All that time, Maria was working as a maid for a Brazilian
businessman and his family. They beat her, provided bad food, forced
her to wear shabby clothes and refused to let her off the property. 

Yeshehareg is from Ethiopia. A compatriot who was working at the
headquarters of the International Monetary Fund (IMF) brought her to
Washington D.C. eight years ago to work as his maid. He forced her
to work seven days a week, isolated her from other Ethiopians by
threatening her with violence should she contact them, and when she
complained, he beat her. Her salary: 3 cents an hour. 

Another Maria, from the Philippines, found her way to Washington
three years ago with the help of a friend. She was supposed to work
as nanny for a family of Filipino diplomats, earning 20 dollars for
a 40 hour week. The family forced her to work a 116-hour week and
paid her 1.70 dollars an hour. 

These are just three examples of modern slavery in the United
States, as investigated and uncovered by the Washington Post. 

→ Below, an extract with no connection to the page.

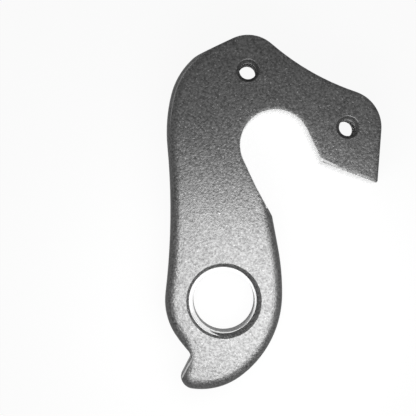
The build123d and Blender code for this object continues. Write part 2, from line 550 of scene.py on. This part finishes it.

According to various civil rights organisations, churches and
lawyers, such cases are not rare. Each year, thanks to a special
Immigration and Naturalisation Service (INS) regulation some 3,800
domestic servants are brought into the United States every year by
diplomats and employees of organisations like the World Bank and
IMF. Many of these servants are treated well by their employers.
Others are not. 

What they all have in common is that they are totally dependent on
their employers, to whom their own visas and work permits are tied.
So if they ever manage to complain to the police such people are
almost always deported. 

The IMF and World Bank pretend to be helpless: They can only request
that their employees treat and pay their servants properly, but have
no way of checking whether such requests are met. The same is also
true - only more so - of diplomats, who are immune from prosecution
in their host country, regardless of the charges. 

But the problem of slave labour is by no means limited to the cities
of Washington and New York, home to the IMF, the World Bank, the
United Nations and numerous embassies. Scandals about abused
domestic servants regularly make the newspaper headlines in the
United States. 

In Los Angeles, police released 70 Thai women, who were chained up
and forced to work in a sweatshop where they made clothes. 

In New York, authorities arrested the ringleaders of a gang that
imprisoned 60 deaf and dumb [sic] Mexicans in two apartments only
letting them out to go and beg for money. 

In Florida, authorities broke up a Mexican gang that used false
promises to lure some 20 young Mexican women to the United States,
where they were put to work as prostitutes in migrant worker camps. 
Some of the women were just 14. They were treated like slaves, raped
and beaten. 

The United States has to banish such cases of modern slavery from
the front pages of the newspapers and from the history books,
Attorney General Janet Reno said after the scandal became public. 
[what, by hiding them maybe?  forbidding investigation?]

But such appeals are not much good. Only recently, attorneys have
filed lawsuits claiming exploitation against leading clothes
manufacturers such as Tommy Hilfinger, Gap and Oshkosh and leading
U.S. department stores. 

The attorneys are acting on behalf of 50,000 men and women from
China, the Philippines, Bangladesh and Thailand who are forced to
work 70 hours a week in crowded camps set up on the Mariana Islands,
a U.S. dependency in the Pacific. 

Protests against such production methods are increasing in the
United States. Students at George Washington University in
Washington D.C. and Duke University in North Carolina recently
protested that the colleges business partners did not always reveal
where the popular T-shirts and baseball caps bearing the
universities' seals are made. 

"But that's important to know, so we can be sure that no one is
exploited in the name of our university," said Kyle Crafton, who
helped organise the protests. Reno takes a similar view and has set
up a task force to focus on the issue of modern day slave labour.